(Your instructions)
Nothing but the lines from the line that contains "for name, height" through the line that contains "depsgraph = bpy.context.evaluated_depsgraph_get()" should appear in the output, each reproduced exactly.

(Dataset extract)
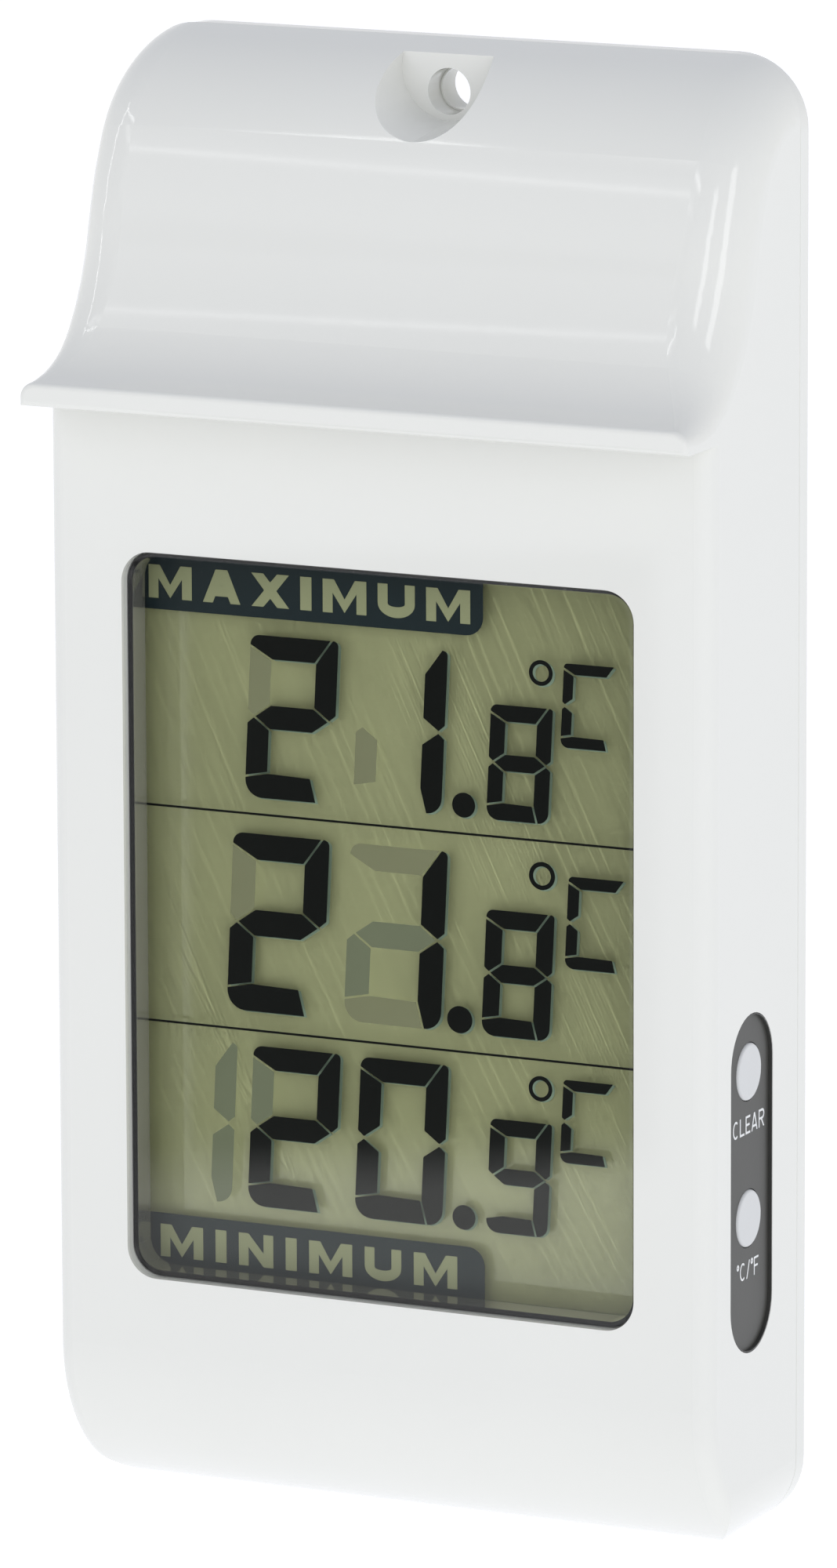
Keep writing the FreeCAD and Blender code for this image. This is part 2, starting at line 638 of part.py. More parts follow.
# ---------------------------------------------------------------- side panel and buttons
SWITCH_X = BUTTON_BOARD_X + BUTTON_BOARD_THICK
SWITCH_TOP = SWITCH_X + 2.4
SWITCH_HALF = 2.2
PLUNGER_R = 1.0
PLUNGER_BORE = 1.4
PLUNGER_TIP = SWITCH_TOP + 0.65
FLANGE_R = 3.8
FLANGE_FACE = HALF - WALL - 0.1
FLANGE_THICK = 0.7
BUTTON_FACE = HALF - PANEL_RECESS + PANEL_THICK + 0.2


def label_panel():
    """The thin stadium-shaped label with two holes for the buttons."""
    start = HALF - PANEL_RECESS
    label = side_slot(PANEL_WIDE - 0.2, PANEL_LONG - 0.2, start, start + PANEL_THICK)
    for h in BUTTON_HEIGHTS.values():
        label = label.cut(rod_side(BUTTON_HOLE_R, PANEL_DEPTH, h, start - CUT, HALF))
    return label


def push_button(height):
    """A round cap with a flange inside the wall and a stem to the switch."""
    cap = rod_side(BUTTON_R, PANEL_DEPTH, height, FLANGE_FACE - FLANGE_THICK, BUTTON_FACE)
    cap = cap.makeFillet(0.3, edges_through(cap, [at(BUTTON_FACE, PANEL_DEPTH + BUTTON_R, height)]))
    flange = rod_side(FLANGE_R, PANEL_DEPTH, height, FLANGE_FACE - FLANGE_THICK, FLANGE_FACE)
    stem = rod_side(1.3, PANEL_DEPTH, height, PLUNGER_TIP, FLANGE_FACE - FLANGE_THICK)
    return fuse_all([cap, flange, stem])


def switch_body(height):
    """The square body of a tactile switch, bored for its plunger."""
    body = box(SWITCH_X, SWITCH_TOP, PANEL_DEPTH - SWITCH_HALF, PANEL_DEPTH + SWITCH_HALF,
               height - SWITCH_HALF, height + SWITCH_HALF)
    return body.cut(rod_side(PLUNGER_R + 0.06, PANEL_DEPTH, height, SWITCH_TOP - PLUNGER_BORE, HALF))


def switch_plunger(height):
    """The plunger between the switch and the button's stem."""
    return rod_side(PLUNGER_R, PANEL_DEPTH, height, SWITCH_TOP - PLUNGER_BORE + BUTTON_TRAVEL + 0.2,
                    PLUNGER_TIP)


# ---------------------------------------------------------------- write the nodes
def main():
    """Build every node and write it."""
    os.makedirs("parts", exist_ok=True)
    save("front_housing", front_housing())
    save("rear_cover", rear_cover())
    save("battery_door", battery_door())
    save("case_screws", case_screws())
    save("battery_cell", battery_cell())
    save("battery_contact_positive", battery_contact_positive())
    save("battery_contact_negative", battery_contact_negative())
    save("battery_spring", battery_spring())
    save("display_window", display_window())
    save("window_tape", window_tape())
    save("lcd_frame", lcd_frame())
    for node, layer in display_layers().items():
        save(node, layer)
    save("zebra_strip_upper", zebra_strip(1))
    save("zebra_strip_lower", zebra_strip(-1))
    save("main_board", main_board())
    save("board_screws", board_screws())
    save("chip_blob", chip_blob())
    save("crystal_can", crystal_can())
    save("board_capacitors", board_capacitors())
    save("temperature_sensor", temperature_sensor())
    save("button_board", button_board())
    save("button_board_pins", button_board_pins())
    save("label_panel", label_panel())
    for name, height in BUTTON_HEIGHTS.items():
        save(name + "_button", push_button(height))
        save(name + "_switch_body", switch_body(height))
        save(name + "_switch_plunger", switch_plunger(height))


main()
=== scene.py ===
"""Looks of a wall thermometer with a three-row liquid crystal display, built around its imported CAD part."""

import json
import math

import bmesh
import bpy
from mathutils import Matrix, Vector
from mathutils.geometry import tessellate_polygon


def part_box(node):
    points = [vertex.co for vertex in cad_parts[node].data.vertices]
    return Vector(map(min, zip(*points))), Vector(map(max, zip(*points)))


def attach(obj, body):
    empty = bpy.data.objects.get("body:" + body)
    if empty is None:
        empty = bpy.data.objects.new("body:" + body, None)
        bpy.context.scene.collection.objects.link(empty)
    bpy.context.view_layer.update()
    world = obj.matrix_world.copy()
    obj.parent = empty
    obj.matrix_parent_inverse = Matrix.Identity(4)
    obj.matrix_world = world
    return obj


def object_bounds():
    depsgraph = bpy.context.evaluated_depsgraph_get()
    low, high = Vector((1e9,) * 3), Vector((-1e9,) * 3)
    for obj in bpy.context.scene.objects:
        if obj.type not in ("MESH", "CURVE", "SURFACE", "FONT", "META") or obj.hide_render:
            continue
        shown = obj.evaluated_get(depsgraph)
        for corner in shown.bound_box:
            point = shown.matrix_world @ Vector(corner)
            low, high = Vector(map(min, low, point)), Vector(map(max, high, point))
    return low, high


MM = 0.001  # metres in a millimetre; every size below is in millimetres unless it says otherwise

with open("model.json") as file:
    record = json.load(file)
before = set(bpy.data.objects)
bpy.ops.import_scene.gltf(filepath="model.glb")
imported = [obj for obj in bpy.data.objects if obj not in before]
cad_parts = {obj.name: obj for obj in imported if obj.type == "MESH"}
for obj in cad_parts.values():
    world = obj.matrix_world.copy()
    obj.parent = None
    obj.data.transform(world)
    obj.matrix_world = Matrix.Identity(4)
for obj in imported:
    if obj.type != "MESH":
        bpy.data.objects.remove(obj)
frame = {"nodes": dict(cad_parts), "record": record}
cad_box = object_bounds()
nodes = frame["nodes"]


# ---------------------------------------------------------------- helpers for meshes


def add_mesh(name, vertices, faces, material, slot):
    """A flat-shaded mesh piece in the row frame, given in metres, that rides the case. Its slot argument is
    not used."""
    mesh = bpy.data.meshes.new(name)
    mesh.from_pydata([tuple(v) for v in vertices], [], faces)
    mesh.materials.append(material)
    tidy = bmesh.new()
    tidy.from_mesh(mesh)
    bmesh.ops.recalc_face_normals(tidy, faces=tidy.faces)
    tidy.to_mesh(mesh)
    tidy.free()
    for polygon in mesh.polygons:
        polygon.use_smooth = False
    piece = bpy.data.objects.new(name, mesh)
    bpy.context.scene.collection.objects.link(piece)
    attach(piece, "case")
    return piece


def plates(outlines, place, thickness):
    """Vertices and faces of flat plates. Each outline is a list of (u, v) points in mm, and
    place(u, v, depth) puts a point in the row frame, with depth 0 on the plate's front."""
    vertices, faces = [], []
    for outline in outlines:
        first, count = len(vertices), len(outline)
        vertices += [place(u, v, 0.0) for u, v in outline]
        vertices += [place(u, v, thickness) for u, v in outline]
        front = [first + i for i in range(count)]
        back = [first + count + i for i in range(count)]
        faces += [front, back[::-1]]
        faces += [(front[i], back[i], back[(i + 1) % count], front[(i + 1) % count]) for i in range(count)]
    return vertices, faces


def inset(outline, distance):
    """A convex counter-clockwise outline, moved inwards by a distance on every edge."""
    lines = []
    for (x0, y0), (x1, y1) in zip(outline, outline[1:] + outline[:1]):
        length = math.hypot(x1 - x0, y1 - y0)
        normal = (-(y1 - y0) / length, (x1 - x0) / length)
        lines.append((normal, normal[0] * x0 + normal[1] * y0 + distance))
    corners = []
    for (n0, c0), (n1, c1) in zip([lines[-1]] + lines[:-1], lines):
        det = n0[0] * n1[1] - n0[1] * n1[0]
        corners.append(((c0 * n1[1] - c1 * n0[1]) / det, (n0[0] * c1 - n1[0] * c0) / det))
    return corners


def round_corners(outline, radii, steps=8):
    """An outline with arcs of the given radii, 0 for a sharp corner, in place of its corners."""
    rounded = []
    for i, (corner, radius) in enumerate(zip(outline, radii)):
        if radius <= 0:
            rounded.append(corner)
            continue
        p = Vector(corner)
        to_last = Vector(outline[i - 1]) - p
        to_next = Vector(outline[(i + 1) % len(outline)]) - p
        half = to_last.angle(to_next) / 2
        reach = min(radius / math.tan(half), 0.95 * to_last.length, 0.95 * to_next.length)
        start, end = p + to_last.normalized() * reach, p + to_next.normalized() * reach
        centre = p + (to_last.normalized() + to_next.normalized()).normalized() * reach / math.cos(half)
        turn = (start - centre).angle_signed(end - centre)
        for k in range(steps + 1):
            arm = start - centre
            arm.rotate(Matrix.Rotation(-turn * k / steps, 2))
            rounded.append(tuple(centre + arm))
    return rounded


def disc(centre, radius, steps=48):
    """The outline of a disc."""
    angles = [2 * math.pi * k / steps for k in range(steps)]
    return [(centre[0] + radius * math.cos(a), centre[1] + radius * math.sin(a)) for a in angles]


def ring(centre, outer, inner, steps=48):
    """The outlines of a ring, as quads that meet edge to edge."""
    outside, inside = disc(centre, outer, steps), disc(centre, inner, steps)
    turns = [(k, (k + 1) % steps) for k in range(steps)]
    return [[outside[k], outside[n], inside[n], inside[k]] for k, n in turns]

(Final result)
    for name, height in BUTTON_HEIGHTS.items():
        save(name + "_button", push_button(height))
        save(name + "_switch_body", switch_body(height))
        save(name + "_switch_plunger", switch_plunger(height))


main()
=== scene.py ===
"""Looks of a wall thermometer with a three-row liquid crystal display, built around its imported CAD part."""

import json
import math

import bmesh
import bpy
from mathutils import Matrix, Vector
from mathutils.geometry import tessellate_polygon


def part_box(node):
    points = [vertex.co for vertex in cad_parts[node].data.vertices]
    return Vector(map(min, zip(*points))), Vector(map(max, zip(*points)))


def attach(obj, body):
    empty = bpy.data.objects.get("body:" + body)
    if empty is None:
        empty = bpy.data.objects.new("body:" + body, None)
        bpy.context.scene.collection.objects.link(empty)
    bpy.context.view_layer.update()
    world = obj.matrix_world.copy()
    obj.parent = empty
    obj.matrix_parent_inverse = Matrix.Identity(4)
    obj.matrix_world = world
    return obj


def object_bounds():
    depsgraph = bpy.context.evaluated_depsgraph_get()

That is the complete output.